According to the National Institute of Mental Health (NIMH), common signs and symptoms of depression include:
• Persistent sad, anxious, or “empty” mood
• Feelings of hopelessness, pessimism
• Feelings of guilt, worthlessness, helplessness
• Loss of interest or pleasure in hobbies and activities
• Decreased energy, fatigue, being “slowed down”
• Difficulty concentrating, remembering, making decisions
• Difficulty sleeping, early-morning awakening, or oversleeping
• Appetite and/or weight changes
• Thoughts of death or suicide, suicide attempts
• Restlessness, irritability
• Persistent physical symptoms
What are the factors that contribute to depression?
• Life events, such as the loss of a loved one; a traumatic experience, especially during childhood or adolescence; or a difficult relationship.
• A difficult and long-term or fatal medical condition.
• High levels of anxiety during teenage years.

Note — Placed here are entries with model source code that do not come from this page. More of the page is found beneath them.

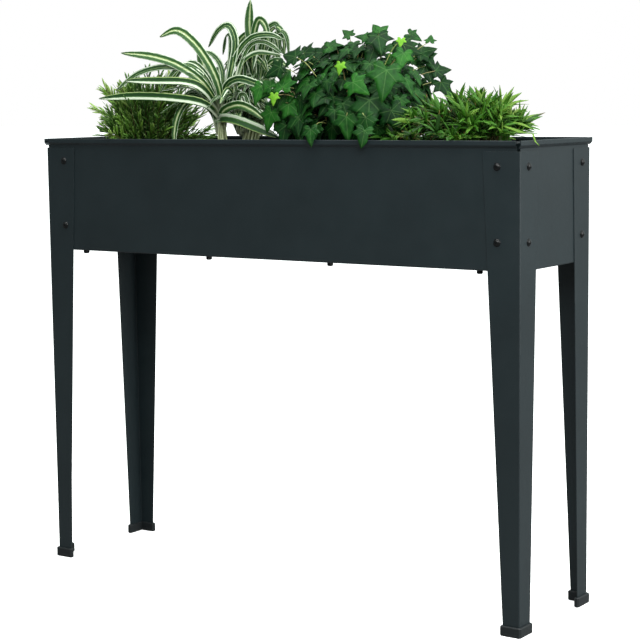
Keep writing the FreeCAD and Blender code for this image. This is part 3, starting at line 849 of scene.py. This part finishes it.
def bush_line(rng, plant, heading, away, ring, held_back, height, bend, swing, lean=0.0):
    """The line of one shoot.  away is near 0 for the first and 1 for the last, ring is the radius
    of all the stems together, held_back is the share of the reach that is missing, bend is where
    the shoulder is as shares of reach and height, and swing is the play of the tip in degrees."""
    root = on_compost(plant) + ring * away * outward(heading)
    reach = (BUSH_REACH - SIDE_LOSS * abs(math.sin(math.radians(heading)))) * away * (1 - held_back)
    shoulder = root + outward(heading) * reach * bend[0] + upward(height * bend[1])
    tip = root + outward(heading + between(rng, -swing, swing)) * reach + Vector((lean, 0, height))
    return smooth_through([root, shoulder, tip], 5)


print("a bush may reach", BUSH_REACH, "m along the trough")

# %% [markdown]
# The bush is a mound, lower and shorter towards the left, where the spider plant's long straps
# pass over it.  A few leading shoots stand out of it, because a perfectly round bush looks clipped.

# %% The whole needle bush
NEEDLE_SHOOTS = 136
# Tips of the leading shoots, as above_rim takes them.
LEADING_TIPS = (
    (-8.6, -3.5, 5.2), (-8.4, 1, 7), (-5, -5, 8.6), (-9.4, 0, 3.5), (7.5, -2, 10.5), (1, -7.5, 8.8),
    (1.7, -13.5, 0.2), (5.5, 2, 11.5),
)


def needle_bush():
    rng = random.Random("needle bush")
    leaves = LeafPile("needle_bush_leaves", "needle_bush")
    stems = LeafPile("needle_bush_stems", "needle_bush")
    for heading, away in spiral(NEEDLE_SHOOTS):
        to_left = max(0, -rightness(heading))
        height = RIM - stem_foot["needle_bush"] + 0.112 - 0.100 * away**2.2 - 0.014 * to_left * away
        height += between(rng, -0.032, 0.014)
        path = bush_line(rng, "needle_bush", heading, away, 0.024, 0.42 * to_left, height, (0.30, 0.55), 16)
        tone = 0.02 + 0.42 * away * rng.random() + 0.34 * rng.random() ** 2
        feather_shoot(leaves, stems, rng, path, tone, 16, between(rng, 0.023, 0.034), 0.0034)
    for x, y, z in LEADING_TIPS:
        tip, root = above_rim("needle_bush", x, y, z), on_compost("needle_bush", x * 0.15, y * 0.1)
        path = smooth_through([root, root.lerp(tip, 0.6) + upward(0.028), tip], 6)
        feather_shoot(leaves, stems, rng, path, 0.75, 18, 0.030, 0.0036)
    piece = leaves.finish(needle_green, 0.0003)
    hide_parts("needle_bush_foliage")
    stems.finish(wiry_wood)


needle_bush()

# %% [markdown]
# ## The spider plant
#
# The striped straps are what the eye goes to first.  Their stripes differ: some straps have white
# margins and a fine pale line down the middle, some a broad white band on one side, and some a
# pale middle.  The tone of a strap picks one of these three colour ramps, which run across it.
# The straps grow from two crowns: one in front that throws its leaves wide to the left, and a
# taller one behind that stands up and nods to the right.

# %% Strap finish
strap = leaf_finish("striped_strap", 0.35)
along_cells = strap.stretch(strap.uv, (3.0, 22.0, 1.0))
waver = strap.spread(strap.noise(1.0, 3, along_cells), 0.25, 0.75, -0.04, 0.04)
wavering = strap.sums("ADD", strap.across, waver)
WHITE, PALE, LEAF, DEEP = shade(200, 212, 188), shade(178, 194, 130), shade(54, 102, 36), shade(24, 62, 22)
white_edged = strap.bands(wavering, [
    (0.0, LEAF), (0.05, WHITE), (0.12, WHITE), (0.17, LEAF), (0.26, DEEP), (0.43, DEEP), (0.48, LEAF),
    (0.50, PALE), (0.53, LEAF), (0.60, DEEP), (0.78, DEEP), (0.85, LEAF), (0.89, WHITE), (0.95, WHITE),
    (1.0, LEAF),
])
half_white = strap.bands(wavering, [
    (0.0, DEEP), (0.07, PALE), (0.13, LEAF), (0.24, DEEP), (0.44, DEEP), (0.58, LEAF), (0.67, WHITE),
    (0.90, WHITE), (0.95, LEAF), (1.0, DEEP),
])
pale_middle = strap.bands(wavering, [
    (0.0, WHITE), (0.04, LEAF), (0.16, DEEP), (0.32, LEAF), (0.42, PALE), (0.47, WHITE), (0.53, PALE),
    (0.60, LEAF), (0.76, DEEP), (0.93, LEAF), (0.97, WHITE), (1.0, WHITE),
])
striped = strap.blend(strap.spread(strap.tone, 0.30, 0.36), white_edged, half_white)
striped = strap.blend(strap.spread(strap.tone, 0.60, 0.66), striped, pale_middle)
SHADED_FROM, SHADED_TO, SHADED_SHARE = -0.015, 0.035, 0.30  # painted shade: straps further back are darkened as if shaded by the front crown
# Painted shade: the further back a point of a strap lies, the more of the dark green DEEP is mixed into it.
shaded = strap.spread(strap.axes(strap.place)["Y"], SHADED_FROM, SHADED_TO, 0.0, SHADED_SHARE)
striped = strap.blend(shaded, striped, DEEP)
neck_white = strap.spread(strap.along, 0.0, 0.14, 0.7, 0.0)
strap_colour = strap.blend(neck_white, striped, shade(214, 222, 190))
strap.gloss(0.01, 0.40, 0.52)
strap.set("Normal", strap.bump(ribs(strap, 4.0), 0.0004, 0.5))
let_light_through(strap, strap_colour, 0.2)

# %% [markdown]
# The leading straps give the plant its sweep, so each has its own line.  They rise steeply from a
# crown and bend over in their outer half, as a long strap does under its own weight.

# %% The leading straps
FRONT_CROWN, BACK_CROWN = (-2.0, -2.2), (2.8, 3.0)  # in centimetres from the middle of the pot
DEPTH_CURVE = 0.6  # below 1, a strap runs towards the back mostly near its root
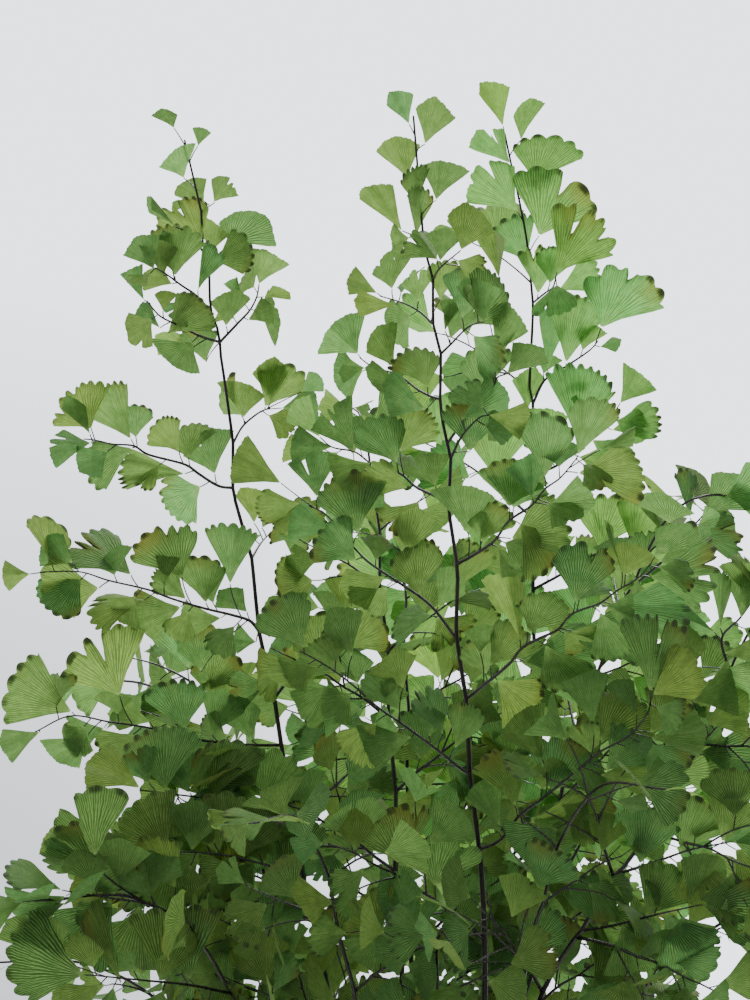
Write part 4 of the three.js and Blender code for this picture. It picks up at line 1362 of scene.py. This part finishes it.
def add_floor():
    radius = np.concatenate([[NEAR_AXIS], np.linspace(FLOOR_FLAT, FLOOR_REACH, FLOOR_RINGS)])
    profile = np.stack([radius, np.full(len(radius), -FLOOR_BELOW)], 1)
    n = Nodes("floor")
    spot = n.node("SeparateXYZ", inputs={0: n.spot()}).outputs
    span = n.math("SQRT", n.math("ADD", n.math("POWER", spot[0], 2.0), n.math("POWER", spot[1], 2.0)))
    skin = n.node("BsdfPrincipled", inputs={"Base Color": FLOOR_TINT, "Roughness": FLOOR_ROUGH})
    clear = n.node("BsdfTransparent")
    share = n.steps(span, *FLOOR_FADES)
    both = n.node("MixShader", inputs={0: share, 1: skin.outputs[0], 2: clear.outputs[0]})
    floor = turned(profile, FLOOR_SIDES).piece("floor", n.surface(both.outputs[0]))


def add_light(name, place, target, size, power, tint):
    data = bpy.data.lights.new(name, "AREA")
    data.shape = "DISK"
    data.size = size
    data.energy = power
    data.color = tint
    light = bpy.data.objects.new(name, data)
    light.location = place
    towards = Vector(target) - Vector(place)
    light.rotation_euler = towards.to_track_quat("-Z", "Y").to_euler()
    bpy.context.scene.collection.objects.link(light)


def by_direction(tree, direction, low, high):
    """A value that runs from low to high as a ray turns towards a direction. Each is (cosine, value)."""
    turned_to = tree.nodes.new("ShaderNodeVectorMath")
    turned_to.operation = "DOT_PRODUCT"
    turned_to.inputs[1].default_value = Vector(direction).normalized()
    value = tree.nodes.new("ShaderNodeMapRange")
    tree.links.new(tree.nodes.new("ShaderNodeTexCoord").outputs["Generated"], turned_to.inputs[0])
    tree.links.new(turned_to.outputs["Value"], value.inputs["Value"])
    for key, number in zip(("From Min", "To Min", "From Max", "To Max"), (*low, *high)):
        value.inputs[key].default_value = number
    return value.outputs["Result"]


def add_world():
    """A pale backdrop that the camera sees, and a sky that lights the plant from above and behind."""
    world = bpy.data.worlds.new("studio")
    world.use_nodes = True
    tree = world.node_tree
    paper, sky = tree.nodes["Background"], tree.nodes.new("ShaderNodeBackground")
    sky.inputs["Color"].default_value = (1, 1, 1, 1)
    paper.inputs["Color"].default_value = PAPER
    tree.links.new(by_direction(tree, *BACKDROP), paper.inputs["Strength"])
    tree.links.new(by_direction(tree, *SKY), sky.inputs["Strength"])
    both = tree.nodes.new("ShaderNodeMixShader")
    tree.links.new(tree.nodes.new("ShaderNodeLightPath").outputs["Is Camera Ray"], both.inputs[0])
    tree.links.new(sky.outputs[0], both.inputs[1])
    tree.links.new(paper.outputs[0], both.inputs[2])
    tree.links.new(both.outputs[0], tree.nodes["World Output"].inputs[0])
    bpy.context.scene.world = world


def add_camera():
    data = bpy.data.cameras.new("camera")
    data.sensor_fit = "VERTICAL"
    data.sensor_height = SENSOR
    data.lens = SENSOR * -EYE[1] / VIEW_HEIGHT
    data.clip_start = 0.02
    data.clip_end = 20
    camera = bpy.data.objects.new("camera", data)
    camera.location = [c * METRES for c in EYE]
    camera.rotation_euler = (math.pi / 2, 0, 0)
    bpy.context.scene.collection.objects.link(camera)
    bpy.context.scene.camera = camera


add_floor()
add_world()
for light in LIGHTS:
    add_light(*light)
add_camera()
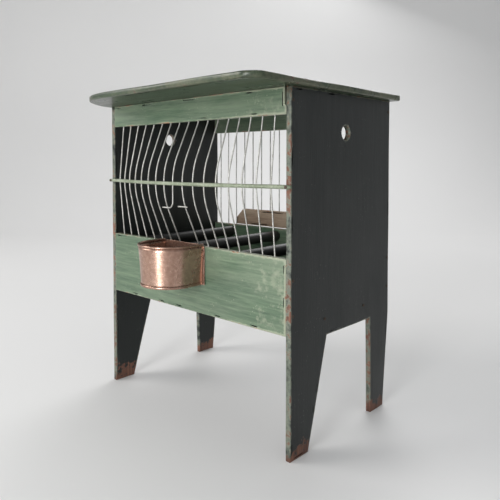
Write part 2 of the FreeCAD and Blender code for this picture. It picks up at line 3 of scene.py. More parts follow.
import bpy
import numpy as np
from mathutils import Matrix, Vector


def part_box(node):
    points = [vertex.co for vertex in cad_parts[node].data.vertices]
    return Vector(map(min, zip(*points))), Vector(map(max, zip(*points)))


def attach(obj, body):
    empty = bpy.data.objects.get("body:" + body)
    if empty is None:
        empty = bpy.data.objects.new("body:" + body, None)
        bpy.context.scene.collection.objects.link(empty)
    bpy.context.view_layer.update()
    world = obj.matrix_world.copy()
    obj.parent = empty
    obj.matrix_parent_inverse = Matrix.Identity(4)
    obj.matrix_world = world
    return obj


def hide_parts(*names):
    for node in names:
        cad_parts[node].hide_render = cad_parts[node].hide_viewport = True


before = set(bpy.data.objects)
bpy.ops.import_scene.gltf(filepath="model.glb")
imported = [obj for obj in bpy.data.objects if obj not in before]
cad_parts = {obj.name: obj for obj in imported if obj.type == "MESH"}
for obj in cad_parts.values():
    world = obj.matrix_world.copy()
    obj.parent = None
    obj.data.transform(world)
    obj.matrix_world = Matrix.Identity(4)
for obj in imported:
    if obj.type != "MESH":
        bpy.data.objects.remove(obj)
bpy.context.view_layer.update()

print("frame loaded")

mm = 0.001
rng = np.random.default_rng(7)  # one seeded source of small hand-made unevenness


def makeObject(name, points, faces, smooth=True, rim=None):
    # points (n, 3) in metres, faces as lists of indices; rim is a 0 to 1 value per point for edge wear
    mesh = bpy.data.meshes.new(name)
    mesh.from_pydata(points.tolist(), [], faces)
    mesh.validate()
    if rim is not None:
        layer = mesh.attributes.new("rim", "FLOAT", "POINT")
        layer.data.foreach_set("value", rim.astype(np.float32))
    mesh.polygons.foreach_set("use_smooth", [smooth] * len(mesh.polygons))
    piece = bpy.data.objects.new(name, mesh)
    bpy.context.scene.collection.objects.link(piece)
    return piece


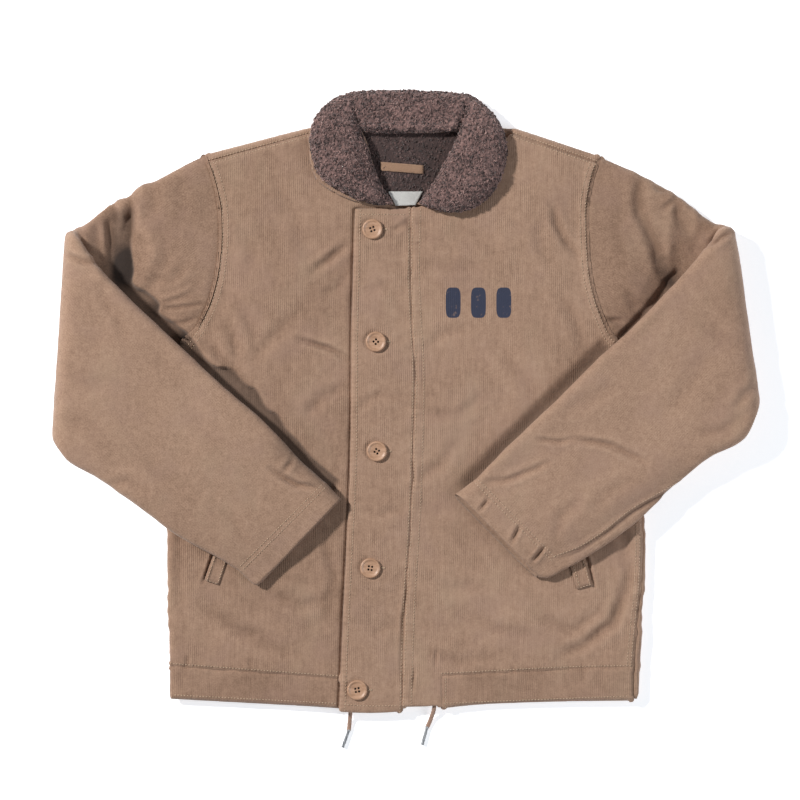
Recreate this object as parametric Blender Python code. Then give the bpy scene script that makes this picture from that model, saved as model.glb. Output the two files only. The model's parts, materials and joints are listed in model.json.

• Intensely stressful situations.
• Certain medications.
• History of depression in the family.
• Brain biology and chemistry.
• Hormonal factors.
Why should depression be taken seriously?
It can take over one’s life. Depression often manifests as sadness, but it is more than that. It can adversely affect various aspects of a person’s life – their relationships, work, studies, sleep, and overall health. The negative emotions and thoughts are often relentless and intense – so much so that, if left untreated, it can manifest as a physical illness and lead to a serious health condition.
It creates isolation. Most people who are depressed feel isolated because they fear being judged as weak, unstable, overly dramatic, or even crazy; and so they keep their suffering to themselves and do not seek help. The persistent stigma that surrounds depression also leads to the very real worry that the person’s relationship/s or job will be jeopardized should they seek treatment and be diagnosed with the condition. The feeling of isolation is both created by others – through their judgment – and the depressed, themselves – when they push people away.
It is destructive. And it can lead to disastrous and tragic outcomes. The emotions, thoughts, and behaviors associated with depression feed on each other, and this is what often leads to the feeling of being “sucked into a black hole” that those who have been depressed for a prolonged period experience. Untreated depression not only has the great potential to destroy relationships, but also entire lives.
If you think that you may be depressed, the NIMH recommends making an appointment with a primary care doctor or a health provider specializing in mental health conditions as soon as possible. If someone you know is showing symptoms of depression and you’re not sure how to help them seek treatment, you may also seek the advice of a family medicine practitioner on how you can safely approach the situation.